8 thoughts on “Information on the Public Patent Advisory Committee

  1. 7

    From a different thread: link to
    but worth posting again here due to Malcolm’s (continued) anti-patent stance,

    Examiner Mooney – much as you like to pretend that you are a respectable practitioner, your biases simply give you away. The very “Charles H. Duell” type of pronouncement above – “…a patent is made objectively more difficult for everyone.” only makes sense to someone brought up in the anti-patent environment of the Office.

    If the basic supposition that a patent is truly earned by meeting the requirements of the Law, there is NO valid reason NOT to HAVE more patents or even to WANT to have more patents.


    If the Law is met and we DO have more patents, that means a couple of things:
    – The Office is SUCCEEDING in its role to promote advancement. As more use of the system – resulting in more (earned) patents – MUST mean more innovation is being shared with humanity.
    – An earned patent ADDS to humanity. It does not detract. Only for a limited time, is the addition muted for exclusivity.
    – “promotion” SHOULD feed on itself. Humanity should accelerate its ability to grow, understand and cultivate wisdom. A government that PROMOTES innovation should be lauded. Increased filings should be expected. Malcolm’s lack of understanding of what “promotion” means is clearly evident. There is no caveat next to “promote” to so limit promotion to only those items that can achieve promotion by NO other means. NONE.
    – The “let’s close the doors” crowd is being excised from Office.

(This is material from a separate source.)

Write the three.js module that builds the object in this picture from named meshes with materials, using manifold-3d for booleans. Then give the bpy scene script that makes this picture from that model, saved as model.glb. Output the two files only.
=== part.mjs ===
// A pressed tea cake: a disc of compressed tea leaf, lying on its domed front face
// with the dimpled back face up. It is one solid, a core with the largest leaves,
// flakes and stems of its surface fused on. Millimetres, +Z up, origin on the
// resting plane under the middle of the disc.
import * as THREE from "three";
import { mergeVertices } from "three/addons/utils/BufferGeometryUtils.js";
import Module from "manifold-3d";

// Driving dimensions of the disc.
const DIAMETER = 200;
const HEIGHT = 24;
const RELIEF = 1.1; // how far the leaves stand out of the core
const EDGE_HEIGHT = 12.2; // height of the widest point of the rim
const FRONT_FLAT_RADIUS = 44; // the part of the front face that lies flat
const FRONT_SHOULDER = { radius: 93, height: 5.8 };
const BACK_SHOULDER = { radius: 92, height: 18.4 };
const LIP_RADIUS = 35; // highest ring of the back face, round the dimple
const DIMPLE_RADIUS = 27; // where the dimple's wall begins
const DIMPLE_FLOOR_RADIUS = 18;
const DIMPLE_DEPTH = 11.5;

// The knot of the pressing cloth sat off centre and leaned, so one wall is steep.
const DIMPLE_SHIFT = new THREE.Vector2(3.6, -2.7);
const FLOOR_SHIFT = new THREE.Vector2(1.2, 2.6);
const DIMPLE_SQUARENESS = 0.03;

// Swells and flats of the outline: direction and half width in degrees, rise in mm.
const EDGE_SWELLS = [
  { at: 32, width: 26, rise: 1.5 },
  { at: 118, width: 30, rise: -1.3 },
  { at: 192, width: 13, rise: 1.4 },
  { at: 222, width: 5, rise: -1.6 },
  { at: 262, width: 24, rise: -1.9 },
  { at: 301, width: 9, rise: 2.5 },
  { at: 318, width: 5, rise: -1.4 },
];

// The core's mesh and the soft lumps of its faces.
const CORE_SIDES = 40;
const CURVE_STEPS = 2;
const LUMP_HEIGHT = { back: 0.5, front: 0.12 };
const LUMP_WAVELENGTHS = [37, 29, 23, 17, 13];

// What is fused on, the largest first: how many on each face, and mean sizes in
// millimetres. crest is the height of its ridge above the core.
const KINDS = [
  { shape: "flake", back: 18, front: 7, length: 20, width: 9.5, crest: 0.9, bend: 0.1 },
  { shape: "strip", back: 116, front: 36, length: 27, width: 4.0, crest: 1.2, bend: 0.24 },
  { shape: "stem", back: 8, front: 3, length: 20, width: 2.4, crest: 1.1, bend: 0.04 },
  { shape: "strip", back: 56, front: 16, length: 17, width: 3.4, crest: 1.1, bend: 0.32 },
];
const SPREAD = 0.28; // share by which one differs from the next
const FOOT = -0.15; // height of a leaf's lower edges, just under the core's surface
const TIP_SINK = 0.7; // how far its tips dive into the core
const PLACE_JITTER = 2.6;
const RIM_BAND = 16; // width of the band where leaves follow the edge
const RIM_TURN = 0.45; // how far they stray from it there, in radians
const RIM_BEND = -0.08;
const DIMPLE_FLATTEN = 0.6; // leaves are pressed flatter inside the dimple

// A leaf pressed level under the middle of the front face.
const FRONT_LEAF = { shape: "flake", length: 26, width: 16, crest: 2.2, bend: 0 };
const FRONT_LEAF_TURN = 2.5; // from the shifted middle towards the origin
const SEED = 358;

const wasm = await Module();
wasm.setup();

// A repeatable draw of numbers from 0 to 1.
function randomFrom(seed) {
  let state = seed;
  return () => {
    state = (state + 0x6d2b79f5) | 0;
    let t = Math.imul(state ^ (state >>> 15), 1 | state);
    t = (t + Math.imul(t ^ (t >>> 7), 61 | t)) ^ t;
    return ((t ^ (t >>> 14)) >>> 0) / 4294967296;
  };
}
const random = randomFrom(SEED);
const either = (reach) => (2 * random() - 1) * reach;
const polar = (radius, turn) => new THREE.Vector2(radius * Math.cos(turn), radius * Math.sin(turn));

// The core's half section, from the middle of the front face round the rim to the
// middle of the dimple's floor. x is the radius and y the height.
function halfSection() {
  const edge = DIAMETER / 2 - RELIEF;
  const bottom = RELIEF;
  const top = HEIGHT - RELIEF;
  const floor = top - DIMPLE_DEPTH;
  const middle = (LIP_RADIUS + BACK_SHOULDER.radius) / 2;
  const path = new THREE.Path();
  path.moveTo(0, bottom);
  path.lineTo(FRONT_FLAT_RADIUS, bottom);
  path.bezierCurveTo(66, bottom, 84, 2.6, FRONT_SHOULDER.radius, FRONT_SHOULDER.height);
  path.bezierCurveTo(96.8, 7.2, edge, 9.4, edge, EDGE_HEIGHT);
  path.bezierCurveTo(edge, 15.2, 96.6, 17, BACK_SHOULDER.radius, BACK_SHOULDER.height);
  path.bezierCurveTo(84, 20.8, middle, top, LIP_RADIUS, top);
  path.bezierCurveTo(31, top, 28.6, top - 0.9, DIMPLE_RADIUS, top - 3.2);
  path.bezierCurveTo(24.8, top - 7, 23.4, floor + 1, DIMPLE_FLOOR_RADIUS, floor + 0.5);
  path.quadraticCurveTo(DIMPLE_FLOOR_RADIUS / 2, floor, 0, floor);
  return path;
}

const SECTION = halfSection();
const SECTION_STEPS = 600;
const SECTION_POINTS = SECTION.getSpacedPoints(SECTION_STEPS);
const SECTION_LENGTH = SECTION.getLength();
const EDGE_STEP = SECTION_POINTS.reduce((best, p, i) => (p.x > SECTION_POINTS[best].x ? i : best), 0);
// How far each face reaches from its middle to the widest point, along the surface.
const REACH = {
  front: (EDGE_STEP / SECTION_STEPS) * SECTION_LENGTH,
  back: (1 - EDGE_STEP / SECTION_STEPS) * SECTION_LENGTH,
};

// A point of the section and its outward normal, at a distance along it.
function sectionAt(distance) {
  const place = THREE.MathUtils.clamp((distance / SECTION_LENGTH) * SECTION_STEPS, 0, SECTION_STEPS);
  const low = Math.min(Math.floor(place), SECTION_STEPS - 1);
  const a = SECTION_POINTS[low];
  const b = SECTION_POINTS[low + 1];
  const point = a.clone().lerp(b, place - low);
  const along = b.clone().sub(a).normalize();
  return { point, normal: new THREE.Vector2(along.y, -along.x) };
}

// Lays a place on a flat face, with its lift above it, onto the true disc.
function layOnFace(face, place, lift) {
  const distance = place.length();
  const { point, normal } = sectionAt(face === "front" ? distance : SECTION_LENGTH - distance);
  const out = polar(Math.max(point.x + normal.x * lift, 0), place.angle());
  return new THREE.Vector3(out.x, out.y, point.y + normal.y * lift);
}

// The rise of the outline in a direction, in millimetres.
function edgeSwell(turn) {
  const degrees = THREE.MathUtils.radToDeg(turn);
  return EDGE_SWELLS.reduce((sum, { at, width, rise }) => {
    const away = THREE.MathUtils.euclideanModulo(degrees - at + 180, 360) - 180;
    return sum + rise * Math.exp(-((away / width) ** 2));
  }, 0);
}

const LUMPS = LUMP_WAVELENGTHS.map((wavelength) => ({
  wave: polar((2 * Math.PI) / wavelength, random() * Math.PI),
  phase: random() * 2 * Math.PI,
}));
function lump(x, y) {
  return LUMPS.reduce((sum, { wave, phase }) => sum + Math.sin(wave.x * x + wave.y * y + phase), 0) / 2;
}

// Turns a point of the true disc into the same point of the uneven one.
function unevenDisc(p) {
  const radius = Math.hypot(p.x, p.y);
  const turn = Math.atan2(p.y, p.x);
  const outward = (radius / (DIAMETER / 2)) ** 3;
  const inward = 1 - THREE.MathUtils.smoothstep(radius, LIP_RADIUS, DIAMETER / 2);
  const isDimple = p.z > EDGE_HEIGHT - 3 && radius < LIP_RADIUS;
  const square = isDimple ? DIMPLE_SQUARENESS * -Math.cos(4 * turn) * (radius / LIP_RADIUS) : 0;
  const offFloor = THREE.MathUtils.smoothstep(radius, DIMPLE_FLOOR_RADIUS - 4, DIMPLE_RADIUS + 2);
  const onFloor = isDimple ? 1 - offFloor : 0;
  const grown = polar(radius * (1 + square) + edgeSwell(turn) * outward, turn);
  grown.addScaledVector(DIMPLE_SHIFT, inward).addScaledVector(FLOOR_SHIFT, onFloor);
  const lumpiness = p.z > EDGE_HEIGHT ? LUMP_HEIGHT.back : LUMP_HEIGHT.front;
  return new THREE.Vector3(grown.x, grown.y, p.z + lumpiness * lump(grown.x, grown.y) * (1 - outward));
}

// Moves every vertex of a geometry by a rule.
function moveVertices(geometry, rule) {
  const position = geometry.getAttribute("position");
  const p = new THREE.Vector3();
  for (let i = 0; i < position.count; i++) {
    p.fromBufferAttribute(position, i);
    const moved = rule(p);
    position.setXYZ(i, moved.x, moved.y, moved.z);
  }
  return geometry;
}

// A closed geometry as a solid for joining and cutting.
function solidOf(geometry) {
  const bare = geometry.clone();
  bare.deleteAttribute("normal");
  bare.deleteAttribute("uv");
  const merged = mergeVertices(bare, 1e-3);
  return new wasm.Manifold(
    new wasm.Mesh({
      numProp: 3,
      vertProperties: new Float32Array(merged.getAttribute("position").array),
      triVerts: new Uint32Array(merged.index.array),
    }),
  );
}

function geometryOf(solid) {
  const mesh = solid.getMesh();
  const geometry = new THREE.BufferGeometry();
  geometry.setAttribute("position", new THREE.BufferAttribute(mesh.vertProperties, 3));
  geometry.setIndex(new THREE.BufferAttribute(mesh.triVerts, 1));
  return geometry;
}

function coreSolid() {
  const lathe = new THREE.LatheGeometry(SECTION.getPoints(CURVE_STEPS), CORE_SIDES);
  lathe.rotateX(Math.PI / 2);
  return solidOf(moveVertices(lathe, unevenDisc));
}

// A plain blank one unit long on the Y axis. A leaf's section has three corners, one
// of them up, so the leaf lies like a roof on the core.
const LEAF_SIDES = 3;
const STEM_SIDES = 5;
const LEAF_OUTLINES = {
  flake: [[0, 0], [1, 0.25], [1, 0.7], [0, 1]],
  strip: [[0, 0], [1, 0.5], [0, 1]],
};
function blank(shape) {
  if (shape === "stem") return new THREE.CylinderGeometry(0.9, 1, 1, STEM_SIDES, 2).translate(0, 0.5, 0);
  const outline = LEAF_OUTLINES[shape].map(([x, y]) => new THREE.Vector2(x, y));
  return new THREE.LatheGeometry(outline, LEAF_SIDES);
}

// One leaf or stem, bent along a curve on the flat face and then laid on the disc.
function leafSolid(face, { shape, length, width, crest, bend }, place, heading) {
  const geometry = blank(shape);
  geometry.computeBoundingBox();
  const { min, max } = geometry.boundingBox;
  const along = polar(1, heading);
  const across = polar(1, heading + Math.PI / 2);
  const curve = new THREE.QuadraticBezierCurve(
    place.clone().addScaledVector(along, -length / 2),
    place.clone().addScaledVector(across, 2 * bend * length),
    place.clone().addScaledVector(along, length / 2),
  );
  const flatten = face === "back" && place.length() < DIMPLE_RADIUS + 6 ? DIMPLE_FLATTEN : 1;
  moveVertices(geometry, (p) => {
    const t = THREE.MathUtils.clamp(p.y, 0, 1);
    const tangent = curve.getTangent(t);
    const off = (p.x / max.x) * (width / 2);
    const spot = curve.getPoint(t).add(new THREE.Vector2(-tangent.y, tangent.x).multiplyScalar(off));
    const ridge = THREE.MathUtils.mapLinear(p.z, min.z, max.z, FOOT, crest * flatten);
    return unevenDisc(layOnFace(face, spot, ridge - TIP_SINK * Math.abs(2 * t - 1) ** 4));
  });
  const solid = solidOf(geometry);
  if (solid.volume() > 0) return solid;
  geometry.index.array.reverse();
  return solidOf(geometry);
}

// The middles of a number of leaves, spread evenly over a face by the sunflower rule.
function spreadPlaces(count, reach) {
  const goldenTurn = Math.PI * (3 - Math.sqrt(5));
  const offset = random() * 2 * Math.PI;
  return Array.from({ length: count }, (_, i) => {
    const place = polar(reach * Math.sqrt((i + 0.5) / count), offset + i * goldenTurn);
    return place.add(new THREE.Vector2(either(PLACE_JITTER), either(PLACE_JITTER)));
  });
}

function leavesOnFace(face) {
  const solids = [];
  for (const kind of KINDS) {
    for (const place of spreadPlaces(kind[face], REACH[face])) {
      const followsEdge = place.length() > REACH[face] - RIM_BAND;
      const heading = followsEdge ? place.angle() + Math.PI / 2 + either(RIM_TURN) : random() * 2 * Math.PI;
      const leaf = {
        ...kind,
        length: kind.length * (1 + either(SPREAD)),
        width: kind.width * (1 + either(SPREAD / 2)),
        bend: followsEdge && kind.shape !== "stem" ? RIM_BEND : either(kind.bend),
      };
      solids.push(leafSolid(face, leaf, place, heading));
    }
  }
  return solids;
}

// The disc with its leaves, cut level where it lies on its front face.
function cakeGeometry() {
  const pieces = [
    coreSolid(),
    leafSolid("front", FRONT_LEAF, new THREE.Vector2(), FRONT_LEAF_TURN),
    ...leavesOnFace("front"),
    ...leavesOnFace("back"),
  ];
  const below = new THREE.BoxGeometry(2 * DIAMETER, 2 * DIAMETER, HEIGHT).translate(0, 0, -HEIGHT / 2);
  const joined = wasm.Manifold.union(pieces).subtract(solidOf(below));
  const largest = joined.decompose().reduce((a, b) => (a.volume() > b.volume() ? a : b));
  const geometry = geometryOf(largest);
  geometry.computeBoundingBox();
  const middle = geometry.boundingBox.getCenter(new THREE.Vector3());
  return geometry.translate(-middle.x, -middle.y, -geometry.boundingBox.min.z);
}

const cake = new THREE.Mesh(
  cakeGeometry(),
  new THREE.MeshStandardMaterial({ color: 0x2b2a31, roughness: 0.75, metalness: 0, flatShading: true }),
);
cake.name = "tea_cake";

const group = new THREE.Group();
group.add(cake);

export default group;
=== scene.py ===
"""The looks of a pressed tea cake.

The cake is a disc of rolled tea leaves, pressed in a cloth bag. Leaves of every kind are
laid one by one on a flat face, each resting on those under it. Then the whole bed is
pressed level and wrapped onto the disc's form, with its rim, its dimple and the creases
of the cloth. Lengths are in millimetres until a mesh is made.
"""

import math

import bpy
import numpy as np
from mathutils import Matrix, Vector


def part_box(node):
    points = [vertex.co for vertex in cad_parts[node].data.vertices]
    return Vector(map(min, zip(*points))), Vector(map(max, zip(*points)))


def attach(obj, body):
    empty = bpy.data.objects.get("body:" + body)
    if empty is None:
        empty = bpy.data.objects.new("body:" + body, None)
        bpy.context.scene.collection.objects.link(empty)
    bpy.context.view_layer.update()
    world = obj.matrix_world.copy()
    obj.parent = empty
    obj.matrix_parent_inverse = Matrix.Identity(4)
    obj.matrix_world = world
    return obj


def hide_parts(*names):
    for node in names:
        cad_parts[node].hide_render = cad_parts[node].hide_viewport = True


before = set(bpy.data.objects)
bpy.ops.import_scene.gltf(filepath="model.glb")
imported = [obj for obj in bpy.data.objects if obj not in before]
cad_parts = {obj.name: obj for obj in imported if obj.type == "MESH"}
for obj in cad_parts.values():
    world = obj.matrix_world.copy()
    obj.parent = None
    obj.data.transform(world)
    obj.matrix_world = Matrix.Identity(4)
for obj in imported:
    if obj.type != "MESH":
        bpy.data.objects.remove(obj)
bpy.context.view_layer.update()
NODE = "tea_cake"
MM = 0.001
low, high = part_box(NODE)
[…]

    I DO premise this on my long-standing articulated belief that NO stamping of applications is appropriate – that means stamping EITHER reject-reject-reject OR pass-pass-pass is desirable. Applications MUST be examined. Those that merit MUST pass. When more patents are passed with merit, this means more shared innovation. Anyone wishing for (deserved) patents to be difficult to be obtained betrays a FUNDAMENTAL misunderstanding of why the Office is even in business. It is in taking such joy in a wrong position that reveals not just arrogance, but ignorance.

    Not surprising that one such person is Malcolm.

  2. 6

    The new members of the PPAC were appointed last week:
    Daniel B. Borson
    Steven W. Miller, VP and GC of IP at Proctor&Gamble
    Esther M. Kepplinger, Wilson, Sonsini

  3. 5

    35 USC 5(a) calls for a nine member PPAC. Only 6 names are listed here and on the USPTO web site. Does anyone know when the new members of the PPAC will be appointed? The applications for 2009 were submitted in May.

  4. 3

    F. Scott Kieff, professor at GWU Law School and Senior Fellow at Stanford’s Conservative Think Tank, the Hoover Institution.

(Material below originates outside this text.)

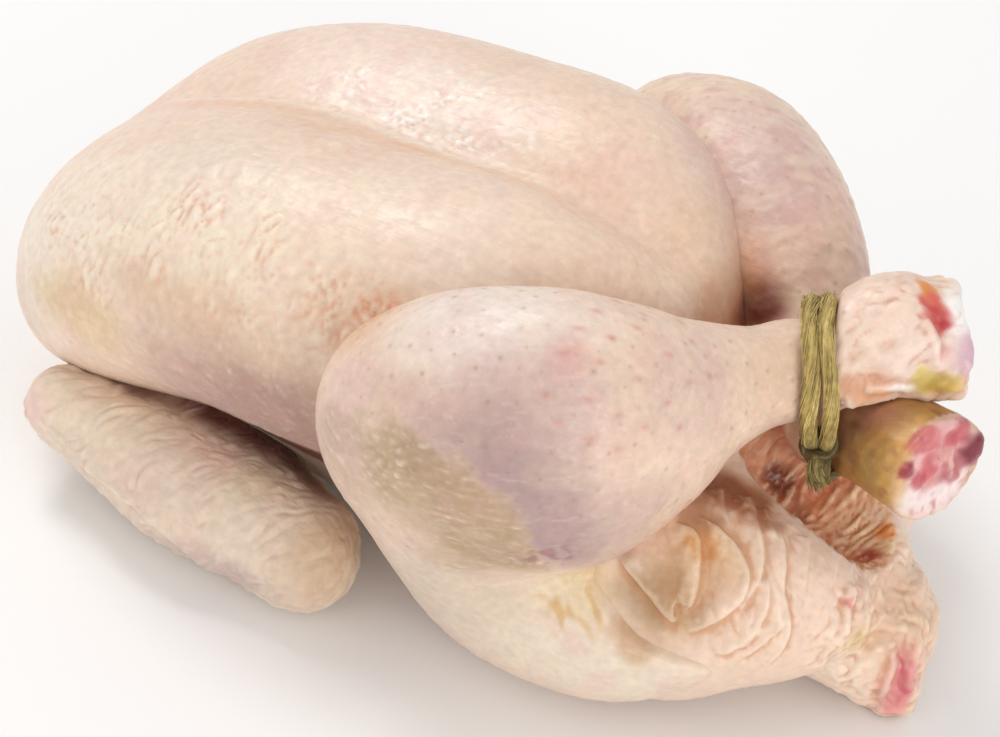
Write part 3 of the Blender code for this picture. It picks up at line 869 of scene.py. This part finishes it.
# the cut joint of the near leg
HOCK_TONES = [
    ((236, 208, 188), (98, -6, 97), (9, 6, 8), 0.5),
    ((250, 246, 244), (112, 15, 98), (7, 13, 12), 0.95),
    ((212, 174, 192), (117, 6, 94), (4.5, 5, 9), 0.9),
    ((238, 196, 190), (111, 3, 95), (3, 4, 4), 0.8),
    ((200, 76, 70), (107.5, 6.5, 101), (4.6, 4.6, 4.6), 0.9),
    ((214, 96, 84), (104.5, 8.5, 103.5), (4, 3.6, 3), 0.9),
    ((182, 52, 58), (109, 6.5, 99.5), (3, 3, 2.2), 0.8),
    ((188, 58, 60), (105.5, 7, 102), (2, 2, 3), 0.6),
    ((226, 140, 70), (102, 11, 104.4), (3, 2.8, 2.2), 0.9),
    ((192, 160, 70), (113.5, -1, 88.5), (8, 5.5, 4.4), 0.9),
    ((222, 200, 120), (110, -1.5, 91.5), (3.5, 3, 3), 0.7),
    ((228, 190, 110), (117, 3, 88), (4, 4, 3), 0.6),
    ((250, 247, 242), (106, -4, 87.5), (3, 3, 3), 0.8),
    ((232, 178, 138), (100, -8, 85.5), (7, 5, 3), 0.8),
    ((226, 168, 140), (95, -11.5, 88), (4, 4, 3.4), 0.7),
]


def dress_far_leg(P, N, Q):
    n = len(P)
    W = warp(P, 12, 1.5, 100)
    H = 0.07 * noise(stretch(W, ALONG, 7, 1.8), 101) + 0.06 * noise(W / 2.4, 102)
    hock = smooth(90, 98, P[:, 0]) * smooth(48, 56, P[:, 2])
    H += (1 - hock) * 0.2 * ridged(W / 4, 103)
    end = smooth(116.0, 119.5, (P - (120, -8, 72)) @ unit((8.5, -3, 1)) + 120)
    H += hock * (0.35 * noise(W / 6, 104) + 0.12 * ridged(W / 3, 116))
    H += end * (0.35 * ridged(W / 3.2, 105) + 0.12 * noise(W / 2, 106))
    flat = H * end
    for points, gentle, steep, height in FAR_END_FOLDS:
        H += fold(P, N, points, gentle, steep, height)
    H += 1.6 * spot(P, (123.5, 1.5, 74), (4, 4.5, 5), 0.7) - 0.8 * spot(P, (122, -4, 74), (2, 2.2, 5), 0.8)
    col = tone(P, TONES, SKIN_TONE, 107, 3.0)
    col = blotches(col, P, 108, 1.6)
    col = over(col, smooth(0.1, 0.4, noise(stretch(W, ALONG, 9, 4), 113)) * 0.35, (204, 158, 152))
    col = shaded(col, H, Q, n)
    drum = (1 - hock)
    H, col = add_pores(P, N, H, col, drum, 4.6, 109, 0.22, 1.0, 0.18, 0.35)
    # the far joint: brown to olive skin round a raw end
    W2 = warp(P, 4, 1.3, 110)
    skin = tone(P, FAR_HOCK_TONES, (186, 138, 76), 111, 2.0)
    skin = over(skin, smooth(0.0, 0.5, noise(W2 / 5, 114)) * 0.35, (188, 150, 104))
    skin = over(skin, smooth(0.1, 0.5, -noise(W2 / 4, 115)) * 0.35, (132, 84, 56))
    skin = over(skin, spot(W2, (100, -8, 82), (10, 7, 4)) * 0.6, (186, 128, 112))
    skin = skin + (0.03 * noise(stretch(W, (0.9, -0.3, 0.2), 6, 1.4), 112))[:, None]
    w = (smooth(86, 92, P[:, 0]) * smooth(48, 56, P[:, 2]))[:, None]
    col = col * (1 - w) + skin * w
    for c, at, size, much in FAR_END_TONES:
        col = over(col, spot(W2, at, size, 0.45) * much * (end > 0.02), c)
    col = shaded(col, flat, Q, n, (158, 50, 58), (250, 226, 220), 0.5, 0.35)
    return H, col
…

    It seems to me that the pro-patent freaks are well-represented in this panel. It’s about as politically diverse as your average Sunday morning talk show, which is to say it represents the “complete spectrum” from the far right wing to the center.

  5. 2

    I think the lowest hanging fruit for improving patent quality is simply not examining each application that has been filed with the US Patent Office. Most patent applications are never commercialized, but are filed as options to possibly pursue in the future.

    Allow applicants to file an application without placing that application in the examination pipeline (e.g., “deferred examination”). After the filing and publication, either the applicant OR any anonymous third party, can pay a fee to pull that application into examination. After the fee is paid, the application proceeds as normal.

    I believe many applications would never enter the examination pipeline and thus reduce the PTO’s burden permitting the PTO to focus on commercially important patent applications. Allowing anyone to initiate an examination removes the possibility of an application pending for a period of time without an examination causing uncertainty.

    My other concern doesn’t relate to the PTO specifically, but will likely impact it. The uncertain law (or reduced standards) for DJ actions will likely greatly inhibit license transactions. We will see more patents assigned to NPEs as parties can no longer license themselves and more anti-patent rhetoric because of increased NPE activity. We need to focus on greatly decreasing the transaction costs and risks of licensing patents (a proper balancing of DJ law and willful infringement law to encourage parties to act reasonably). JMHO

  6. 1

    Thanks Dennis.
    The one time I contacted a PPAC member [for whom I had an email address] with a general issue I did see some later action, so it might help.
    Otherwise, the information the PPAC gets seems to be largely that which the PTO gives to them, and of course many PPAC members [selected by the PTO] are not current PTO practitioners, or not even patent attorneys.